Supplied information —
^^^^

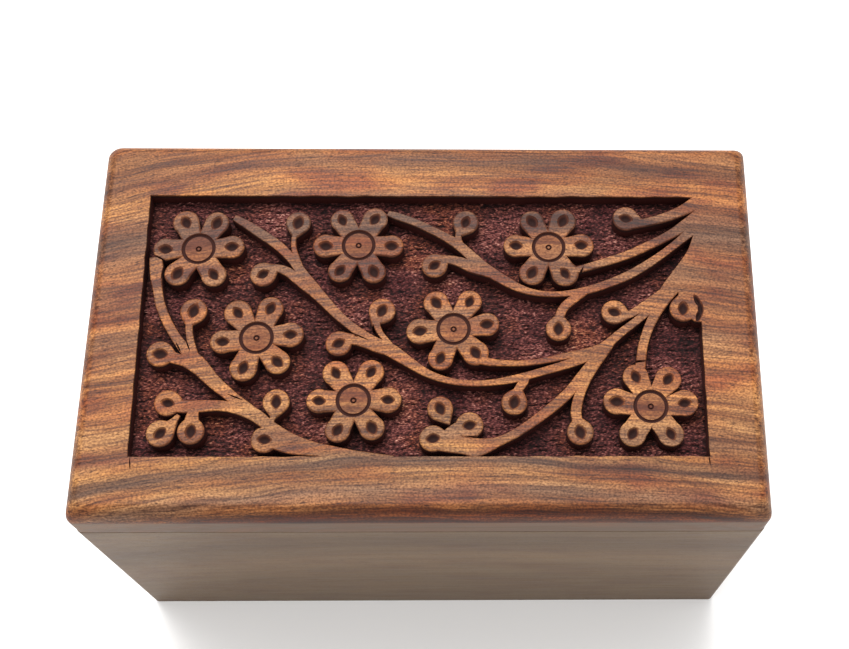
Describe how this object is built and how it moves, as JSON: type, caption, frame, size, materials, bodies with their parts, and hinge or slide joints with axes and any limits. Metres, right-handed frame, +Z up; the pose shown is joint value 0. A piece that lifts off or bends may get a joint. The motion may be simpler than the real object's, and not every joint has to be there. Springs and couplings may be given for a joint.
{
  "type": "jewelry box",
  "caption": "Small rectangular hardwood keepsake box with a hinged lid, its top carved in sunken relief with a trailing vine of flowers and buds, and a velvet-lined inside.",
  "frame": {"origin": "centre of the bottom face, on the surface that the box stands on", "axes": "+Z up, +X along the box's width to the right as seen from the front, -Y out of the front, with the hinges along the back edge"},
  "size_m": [0.127, 0.076, 0.076],
  "materials": {
    "lid_wood": "Indian rosewood, waxed satin, warm orange-brown with purple-brown streaks; the carved ground is stained dark maroon",
    "wall_wood": "Indian rosewood, waxed satin, brown with fine dark pores",
    "base_wood": "plain hardwood, sanded and oiled",
    "brass": "plain brass, slightly dulled",
    "velvet": "dark red short-pile velvet glued to card"
  },
  "bodies": {
    "case": {"front_board": "wall_wood", "back_board": "wall_wood", "left_end_board": "wall_wood", "right_end_board": "wall_wood", "base_board": "base_wood", "base_screws": "brass", "front_lining": "velvet", "back_lining": "velvet", "left_lining": "velvet", "right_lining": "velvet", "floor_pad": "velvet", "left_hinge_case_leaf": "brass", "right_hinge_case_leaf": "brass", "left_hinge_pin": "brass", "right_hinge_pin": "brass", "case_leaf_screws": "brass"},
    "lid": {"lid_board": "lid_wood", "lid_lining": "velvet", "left_hinge_lid_leaf": "brass", "right_hinge_lid_leaf": "brass", "lid_leaf_screws": "brass"}
  },
  "joints": [
    {"name": "lid_hinge", "type": "hinge", "parent": "case", "child": "lid", "pos_m": [0, 0.0358, 0.0654], "axis": [-1, 0, 0], "range_deg": [0, 100]}
  ]
}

^^^^

Short exercise —
Give only the number of lines in the material above where the string "that" appears.

Answer to this problem —
2